The monetary policy of Pakistan uses the central bank to ‘influence’ interest rates and money supply in the country. The word ‘influence’ is a buzzword here because it signals that Pakistan’s monetary policy is in charge of its money-related issues. I call ‘influence’ a buzzword because the monetary policy of Pakistan is not in line with the minds of the country. This word has a Eurocentric element attached to it. Pakistan has been in the IMF program for the past 73 years (Zaman, 2022). Joseph Stiglitz argues that the IMF is an international organization that has trapped developing countries and caused lower amounts of development in them (Council on Foreign Relations). It would not be wrong if I assert that the IMF has thrown Pakistan into a bottomless pit where there is no possible way out. It claims to strengthen Pakistan’s macroeconomic development, however, the IMF does the opposite. Since not every individual in the country is proficient in economics, it becomes quite easy for politicians and international organizations to lure common citizens into their narratives of ‘Development’.
Pakistan is in the IMF program for the past 73 years…It would not be wrong if I assert that the IMF has thrown Pakistan in a bottomless pit where there is no possible way out.
As Pakistan is a country that goes to the IMF for loans to stabilize its currency reserves, it has to keep its monetary policy in line with its negotiations with the international organization. The SBP Act 1956 states that the purpose of the monetary policy is to attain monetary ‘stability’ and achieve full ‘utilization’ of the country’s resources. The word ‘stability’ has a very positive and reassuring connotation attached to it. This basically means that whatever interest rate or exchange rate Pakistan may have, it will always support the country’s economy in stabilizing it. The interest rate is set according to the requirements of the IMF and not the people of Pakistan, hence the notion of ‘stability’ is a paradoxical concept here. For instance, the current exchange rate of Pakistan is 16%, which may not be as ideal as it should be because of the country’s alarming debt condition. Pakistan’s current external debt is $12.83 million (Our Correspondent, 2022). This amount is expected to increase because the country is in need of more reserves to somehow stabilize its plunging exchange rate. What the masses do not realize is that a higher interest rate will only increase the already mountainous pile of external debt, and this will further weaken the country in terms of its sovereignty in the decision-making process. This is how international financial institutions weaken the economies of third-world countries like ours.
Moving ahead, the State Bank of Pakistan claims that its monetary policy is set to achieve “financial stability” in the market. This basically means that the monetary policy is designed in such a way that it helps strengthen a country’s exchange rate system. The phrase “financial stability” helps to whitewash the dangerous impacts of higher interest rates as it builds a positive image in the minds of the people (Peter G. Peterson Foundation, 2022). Financial stability means that the country’s financial condition will improve, i.e., the debt burden will be lower, leading to improved lifestyles for the people. This is something that will definitely attract the attention of people and make them ignore the repercussions of higher interest rates.

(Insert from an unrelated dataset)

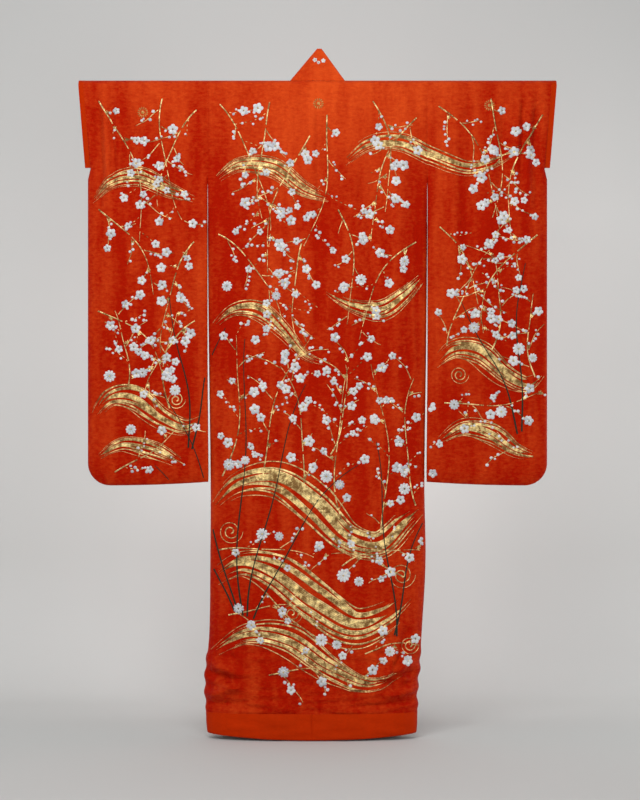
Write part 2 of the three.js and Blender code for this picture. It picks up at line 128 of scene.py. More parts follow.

The issue at hand is framed in such a favorable way that it forms a discourse. What people may not realize is that higher interest rates are a reflection of neoliberalism, which is a hidden threat to their economy. People in third-world countries are easier to attract by using buzzwords such as “financial stability” because they are frequently in financial crisis. People believe that such policies help in the development of the country. However, this is not necessarily true. Lower exchange rates are hazardous for third-world countries like Pakistan because they are mostly reliant on imports. Hence, they get to purchase expensive products, which have an adverse impact on their balance of payments.
What the masses do not realize is that a higher interest rate will only increase the already mountainous pile of external debt, and this will further weaken the country in terms of its sovereignty in the decision making process.
Moreover, the monetary policy states that it is designed to help people make ‘economically important decisions.’ This basically means that the policy is made to facilitate the people in terms of their expenditures on a day-to-day basis. The policy rates would be set in accordance with the benefit of the people. However, this is not the case. As discussed earlier, Pakistan’s monetary policy is designed according to the demands and requirements of the IMF. Hence, the only role the country plays is policy implementation. The inclusion of the IMF in Pakistan’s monetary policy highlights the hegemonic influence of the West in our country. The IMF works as a tool of the US to tamper with the economies of third-world countries and shape their discourse. Thus, the monetary policy forces people to make decisions not as to what they personally desire but as to what is presented to them in the shape of a ‘policy.’
In conclusion, I would like to assert that the buzzwords in this policy, i.e., influence, utilization, stability, and economically important decisions, only act as a mask. Pakistan’s monetary policies are always in line with IMF requirements. The IMF and World Bank are control instruments used by hegemonic powers such as the US to control the economies of developing countries. Buzzwords help to hide the true nature of the policy from the people, and they further help in expanding the influence of global hegemony. The world works on the principle of “balance of power”; hence, global hegemonies would go to any extent to sustain their stronghold and influence on smaller economies. The discourse formed around development is nothing but a whitewash that hypnotizes smaller economies such as Sri Lanka, Pakistan, Afghanistan, and Sudan to fall into a trap. While the World Bank and the IMF may claim to be working for the betterment of the country, these two organizations have always acted in the best interests of the US. I would like to suggest that there should be more research by Pakistani academicians on the prolonged use of buzzwords and that they should try to form a new discourse around development and economics. This is so that the citizens do not fall prey to the Eurocentric discourse on the economy and development. Pakistani economists should be given a chance to suggest monetary policy interventions that would take us out of the gloomy economic mess we are in now.